The selection of anodizing equipment should be made with proper consideration of the chemical processes to be used in the installation.

When proprietary solutions are utilized, be sure to get recommendations on materials of construction from the supplier. Unless otherwise indicated, recommendations listed below are for Type II or Type III anodizing of aluminum with sulfuric acid based solutions.


Alkaline processes, such as cleaners and caustic etching solutions, can be held in mild steel tanks. Stainless steel is preferred for nitric acid desmutting baths and some proprietary deoxidizers. Fluoride based materials require plastic tanks.

Many materials have been satisfactorily used for fabrication of anodizing tanks. These range from lead or rubber lined steel and wooden tanks to fiberglass lined concrete. Metal tanks can also serve as cathodes, but care should be taken to prevent shorts and to maintain a suitable anode-to-cathode ratio. Inert materials for the construction of the tank or lining are preferred.

Polypropylene, PVC and fiberglass are all acceptable. These can be fabricated with an encapsulated structural framework for strength. Stainless steel can also be utilized. Concrete is only used for large tanks, up to 30 feet in length, with the advantage of common walls between process steps.

The tank size is determined by utilizing the dimensions of the largest part to be accommodated along with allowances for the racks, cathodes, heating/cooling coils, etc. Temperature control is very important in anodizing, so insulation of tanks is strongly recommended.


Power Supplies

Direct current power supplies or rectifiers are essential to the anodizing system. Close control of the current output is needed for quality anodizing. For some alloys, ramping techniques and AC or pulse power may also be required. Computer-controlled rectifiers are available to incorporate current ramping, step changes or even complex waveforms.

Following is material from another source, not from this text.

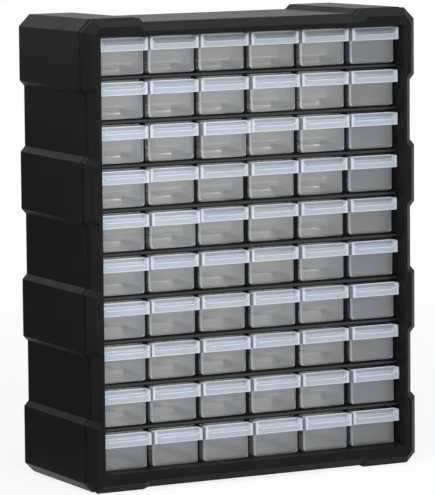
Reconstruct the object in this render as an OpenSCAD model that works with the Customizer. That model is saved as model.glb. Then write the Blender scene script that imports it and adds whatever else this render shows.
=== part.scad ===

The maximum current output for the power supply can be determined by multiplying the surface square footage of the largest load by the current density in amperes per square foot (ASF) for the process. This plus the required process voltage (V) will enable the sizing of the rectifier. The following are suggested current density and voltage ratings for several anodizing processes:


Type I (Chromic Acid) 5 ASF and 40 V

Type II (Sulfuric Acid) 12 ASF and 24 V

Type III (Hardcoat) 24 to 36 ASF and 100 V

Type IV (Phosphoric Acid) 10 ASF and 24 V


Heating and Cooling Systems

The sulfuric acid anodizing tank generates heat and requires cooling. However, several other process steps will need a heating system. Cleaners, etches, dyes and seals may require

temperatures above ambient. In addition, chromic acid anodizing tanks need to be heated at start up. In cold climates, tanks that are normally chilled may also require heating at start up. The heat for each process can be provided by electric immersion heaters, gas or oil fired burners mounted in the tanks, or by steam or hot water in coils or plate-type heat exchangers. Immersion

electric heaters are the simplest and are usually preferred for smaller tanks. The direct fired burners are cheaper to maintain, but take up more tank space. Coils may serve double duty by heating with team or hot water and cooling with cold water as required.

Cooling is essential for sulfuric acid anodizing and may also be needed for phosphoric acid anodizing. Smaller anodize tanks can be kept cold by pumping chilled water or a

glycol-water solution (for Type III anodizing) through coils in the tank. Larger systems are better controlled by an external heat exchanger with the anodizing bath pumped through one side and

the coolant solution through the other. The chiller for the cooling water or other coolant is the heart of the system and also the most expensive component.


Agitation Systems

Vigorous, uniform agitation is needed to disperse the heat generated in anodizing. Air

sparging is in common use. Porous air tiles or plastic (polypropylene or PVC) tubing can be

utilized. A typical set up would have a 1” diameter tube with 1/8” holes every 3 to 6 inches along its length. Agitation can also be provided by solution pumping, such as when solution is pumped out to a heat exchanger and returned to the tank on a continuous basis. In this case, eductors should be used to take advantage of the pumping action. The air supplied for agitation should be clean and dry. A blower is preferred for this purpose. Compressors should not be used to supply

agitation air.



Racks, called jigs in some areas, have two primary functions: to carry the workload

through the anodizing process from stage to stage and to provide a secure electrical connection leading to the power supply during the anodizing step. The most common materials for rack construction are aluminum and titanium. Aluminum anodizing racks should be of the same or similar alloy materials as the parts being anodized, but 6061 and 6063 are acceptable choices for many uses. In high volume applications, titanium should always be considered.